Before anyone claims that it is too costly to hold elections, consider the money that has been paid to consultants.

Let Lawrence citizens decide what is best for their city. Excise consultant fees from the city budget.

white_mountain 8 years, 5 months ago

I see the article doesn't mention anything about what kind of coffee bar the new library will have.

This is something they really should consider, as it would be extremely inconvenient and time consuming to be forced to make a separate trip to Starbucks just for coffee.

Sigmund 8 years, 5 months ago

Or Henry's or Amy's or Prima Tazza or Java Break or Z's or Bourgeois Pig or any of the dozens or restaurants and bars which serve coffee!

roger_o_thornhill 8 years, 5 months ago

I guess if the existing buildings on the northeast corner of 9th and New Hampshire mysteriously go up in flames, we'll know whose plan was chosen. Oooh, that might be going too far. It is an ugly plan-looks cheap. As for the comment just above about "coffee bars" and convenience; What do you want? There isn't a "coffee bar" in the current library, is there? Maybe it needs one of those rock climbing walls too, huh? No wonder these plans seem overly expensive. I'm sure it will need an overly state-of-the-art computer center and more movies than Blockbuster. Lots of newer, forgetable titles for the kiddies. (You know, like the Saw movies. Now there's a franchise that has unfortunately claimed several hours of my life--enough to consider myself among the victims.)
If I can add some unnecessary expense, I propose a large fountain filled with sculpted figures. All bronze and crome. It'll even cost less than the monstorsity across the river @ the train depot. That's right, I called a work by the revered and "famous" Jim Brothers a monstrosity. Would have rather had a 20 foot John Brown Jayhawk over there. At least it didn't look like something from "Clash of the Titans" (Harry Hamlin, Burgess Merideth, early 1980s). Anyways I've digressed.

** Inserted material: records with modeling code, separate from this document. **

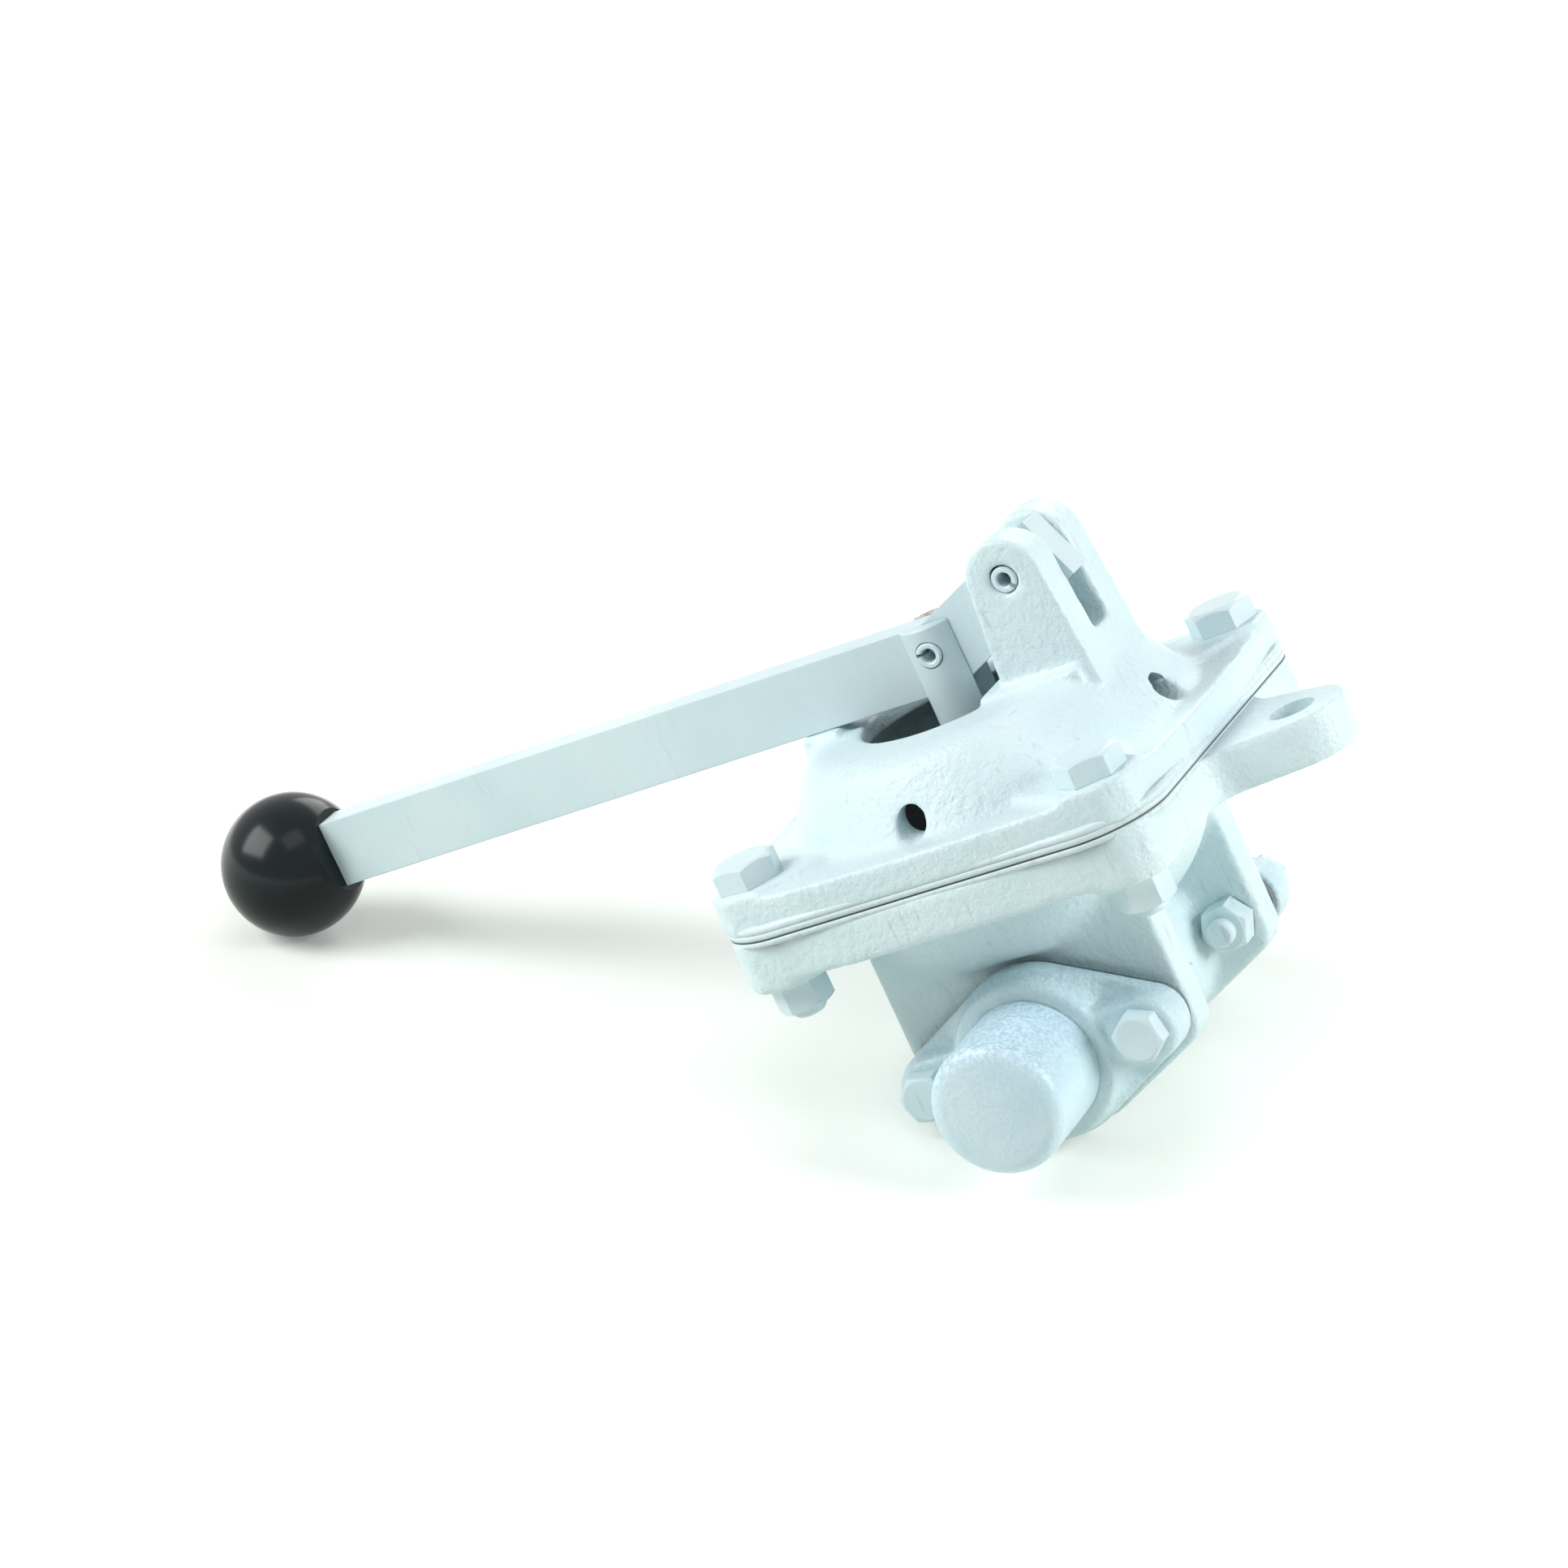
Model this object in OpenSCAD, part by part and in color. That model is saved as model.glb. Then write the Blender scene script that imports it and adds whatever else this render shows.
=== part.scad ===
// Manual diaphragm bilge pump: two cast casing halves clamp a rubber diaphragm,
// a cranked flat-bar lever lifts the pull rod, and two clack valves sit in the ports.
// Origin: centre of the mounting lug's hole, on the lug's upper face.
// +X runs from the pump's axis to the lug, the handle points to -X, the ports face -Y and +Y.

/* [Casing halves] */
// Distance between neighbouring cover bolts, along X and along Y
bolt_pitch = 138; // [126:1:150]
// Material outside the cover bolts' centres, out to the flange's edge
flange_margin = 19; // [17:0.5:24]
// Corner radius of the flange
flange_corner_r = 28; // [20:1:34]
// Radius of the slight outward bow of each flange edge
flange_bow_r = 640; // [400:20:2000]
// Thickness of the top cover's flange between the bolts
cover_flange_t = 12; // [9:0.5:16]
// Height of the spot-faced bolt bosses above the cover's flange
boss_rise = 2.5; // [1:0.5:5]
// Radius of the bolt bosses
boss_r = 17; // [14:0.5:18]
// Thickness of the lower casing's flange and of its lug
casing_flange_t = 17; // [14:0.5:22]
// Height of the bosses under the casing's flange, where the cover's nuts sit
nut_boss_rise = 3; // [1:0.5:4]
// Radius of the chamber, which is the diaphragm's free radius
chamber_r = 63; // [60:0.5:64]
// Outer radius of the bowl just under the casing's flange
bowl_r = 65; // [62:0.5:68]
// Depth of the bowl's outside below the casing's flange
bowl_depth = 44; // [40:1:50]
// Depth under the flange at which the bowl passes into the valve chest and the port plates
bowl_cut_h = 33; // [31:0.5:34]
// Wall thickness of the bowl and the valve chest
casing_wall = 6; // [5:0.5:8]

/* [Dome] */
// Radius of the dome's outside at its foot
dome_foot_r = 80; // [78:0.5:82]
// Lean of the dome's wall from upright
dome_lean = 33; // [28:1:36]
// Height of the dome's top above the cover's lower face
dome_h = 38.5; // [36:0.5:42]
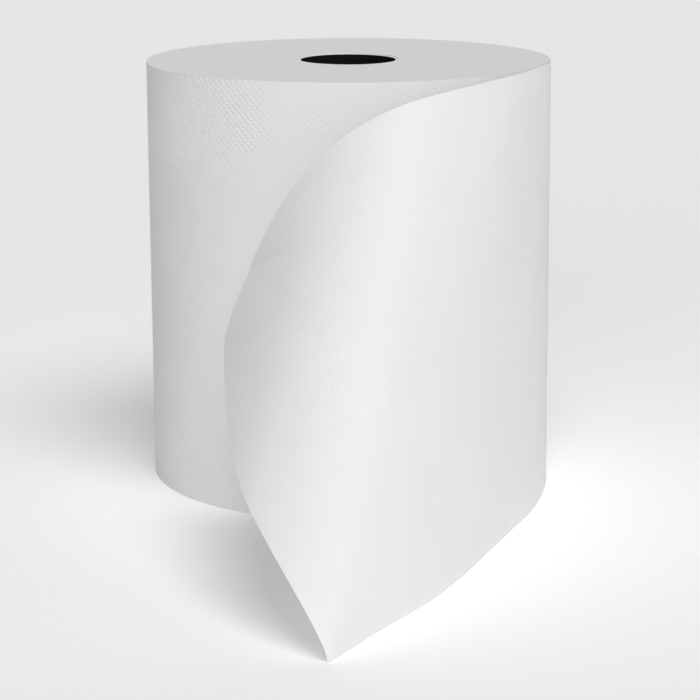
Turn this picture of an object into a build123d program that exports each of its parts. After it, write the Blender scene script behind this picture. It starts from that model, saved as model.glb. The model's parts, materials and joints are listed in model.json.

Siggy's right. There are so many places to get coffee/coffee drinks around downtown that it isn't even funny. Try getting a decent mocha west of Kasold. Try going to the library out there. Oh yeah, you can't do either. You must go to the land of little parking. The place where busses tangle and drunks abound. Where you are likely to have a hole burned in your shirt by a passer-by who can't control their cigs. And forced to walk in the planters because young dopes think that their domination of the sidewalk is some sort of sign of their greatness. Downtown would be fine if it weren't for all the people. Hehe.

just_another_bozo_on_this_bus 8 years, 5 months ago

What the hell are you talking about, Godot?

There will be an election on the library-- there has never been any indication from any city commissioner that there wouldn't be, and I believe that it is mandatory, anyway, if bonds of that magnitude are to be issued.

And in case you weren't aware of it-- there will be city commission elections in April of next year (with a primary in February, if necessary.)

just_another_bozo_on_this_bus 8 years, 5 months ago

The difference between existing coffee shops and one in the new library is that none of the existing coffee shops have an extensive library collection at their disposal.

A coffee shop at the library would likely generate enough funds to easily cover the expense of including it in the plans. (Why do you suppose Border's has one?)

Godot 8 years, 5 months ago

Great idea, Bozo. Tax the citizens to create a venue for government-owned coffee shops that put the existing, privately owned coffee shops out of business.

Godot 8 years, 5 months ago

Bozo wrote, "What the hell are you talking about, Godot? There will be an election on the library-- there has never been any indication from any city commissioner that there wouldn't be, and I believe that it is mandatory, anyway, if bonds of that magnitude are to be issued"

Bozo, I was responding to Wilbur-Nether's post of 5:47PM Nov 18. You might want to read that snippet since Wilbur and you seem to support the same causes.

I will also remind you that an increase in property tax does not require a referendum.

If they want it, they can have it.

I am reminded of an old movie where the Pharaoh said, "Let it be said, let it be done."

jafs 8 years, 5 months ago

I agree that none of these plans are necessary - I use the library regularly and find it large enough for my needs. My suggestions for improvement are to improve the quality of circulating materials (many CD's and movies skip now), use the space more efficiently, and hold patrons accountable for their use/abuse of materials.

Wilbur_Nether 8 years, 5 months ago

Godot wondered "What about the existing library is inadequate for your personal needs, Wilbur_Nether?"

The issue isn't that the library should (or shouldn't) meet my personal needs. The issue is that it should meet the needs of the user population at large. To that effect, I have observed: not enough space for the collections too small a collection in general not enough places for persons to sit and read materials too few computer workstation with too many restrictions limited meeting space limited ability to secure the meeting space at premium times

Wilbur_Nether 8 years, 5 months ago

Godot suggested that "The the city commission in Lawrence is far from an example of representative government; the commissioners are elected at large, not by district or precinct."

Which strikes me as a tremendously limited definition of "representative government." Although I am necessarily skeptical of wikipedia as a rule, I find this definition from that site to be more in line with what I think of as a representative democracy: "Representative democracy is a form of democracy founded on the exercise of popular sovereignty by the people's representatives. The representatives act in the people's interest, but not as their proxy representative-i.e., not necessarily always according to wishes, but with enough authority to exercise initiative in the face of changing circumstances. It is often contrasted with direct democracy, where the representatives are absent or only proxy representatives"

Wilbur_Nether 8 years, 5 months ago

Godot wrote "Before anyone claims that it is too costly to hold elections, consider the money that has been paid to consultants."

For me the issue is not the cost or cost efficiency of an election; I elected people I expected to make decisions in my interest. If they cannot or will not, I'll elect people who will.